To frame the modern challenge, a drought is defined not simply as dryness, but as an extended period of water conditions falling significantly below the established norm for a particular area. This distinction is crucial; droughts are not unique to arid regions, as even humid areas such as those in Latin America and Indochina can also suffer from droughts if dry conditions persist. Conversely, the characteristically dry climate of the GCC is not considered a drought when it falls within normal variability. The true threat of drought unfolds through a cascading sequence of interconnected events. It begins with meteorological drought, a prolonged deficit in precipitation. If this persists, it can lead to an agricultural drought, where soil moisture becomes too low to support crops and rangelands, devastating rural livelihoods. This, in turn, can trigger a hydrological drought, characterised by a major reduction in surface water flows and groundwater levels, causing rivers, lakes, and wells to dry up. Finally, these physical water shortages can culminate in a socio-economic drought, where the disruption to water supply impacts health, social well-being, and economic activities, from energy production to industrial output.
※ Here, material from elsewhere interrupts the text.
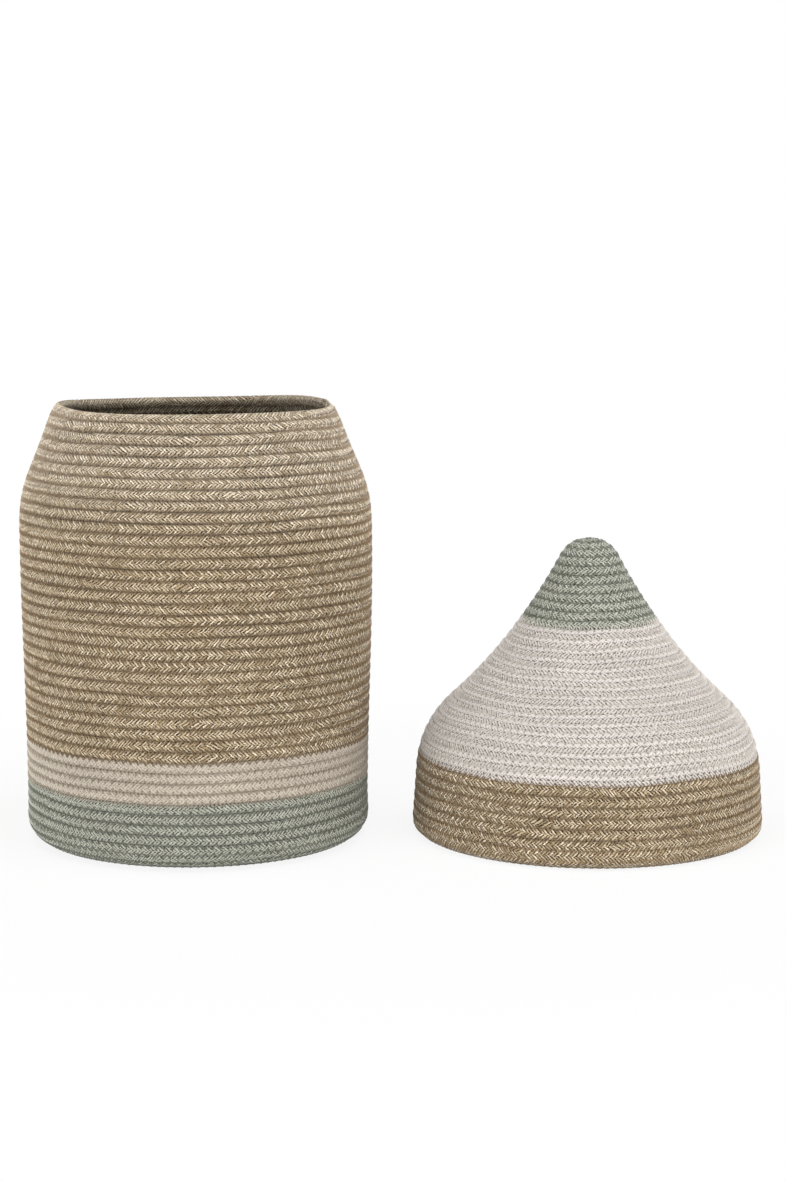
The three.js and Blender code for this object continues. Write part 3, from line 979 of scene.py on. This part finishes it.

The “Day Zero” crisis in Cape Town, South Africa, serves as a stark modern example of this progression, where years of poor rainfall from 2015 to 2020 led to the near-total depletion of city reservoirs, threatening to turn off the taps for millions and causing severe economic disruption.

The Modern Toolkit for Drought Forecasting

Water scarcity modelling and drought forecasting are best understood within the broader framework of integrated water resources management. The process relies on a suite of advanced tools that transform raw data into actionable intelligence. The core challenge, especially in drought forecasting, is that its onset is often a slow, creeping phenomenon; it can take a long period of worsening conditions before a drought is officially recognised, by which time significant damage may have already occurred. Developing reliable early warning systems is therefore paramount, and a combination of advanced technologies is enhancing our ability to do just that.

Hydrological Models

These are sophisticated computer programmes that create a virtual representation of a watershed to simulate the movement of water. They vary in complexity, from simpler “black-box” algorithms that rely on statistical relationships between meteorological variables and runoff, without being explicitly grounded on physical processes, to highly complex, physically based models that simulate the intricate processes of soil infiltration, surface runoff, and groundwater recharge. Models like the Soil and Water Assessment Tool (SWAT) are particularly powerful, as they can also assess the impact of land use and agricultural practices on water quality and pollutant transport. An extensive review of over 3000 studies confirmed the immense value of using SWAT for managing water resources in arid and semi-arid irrigated watersheds common in the MENA region. Other tools, such as the Water Evaluation and Planning (WEAP) system, can operate in a forecasting mode, using meteorological forecasts to simulate how different water allocation policies would perform under future drought scenarios. Furthermore, System Dynamics modelling has been used to create interactive platforms that allow policymakers to simulate the consequences of their decisions as a virtual drought unfolds, as demonstrated by a hydro-economic model developed to manage groundwater sustainability in Abu Dhabi.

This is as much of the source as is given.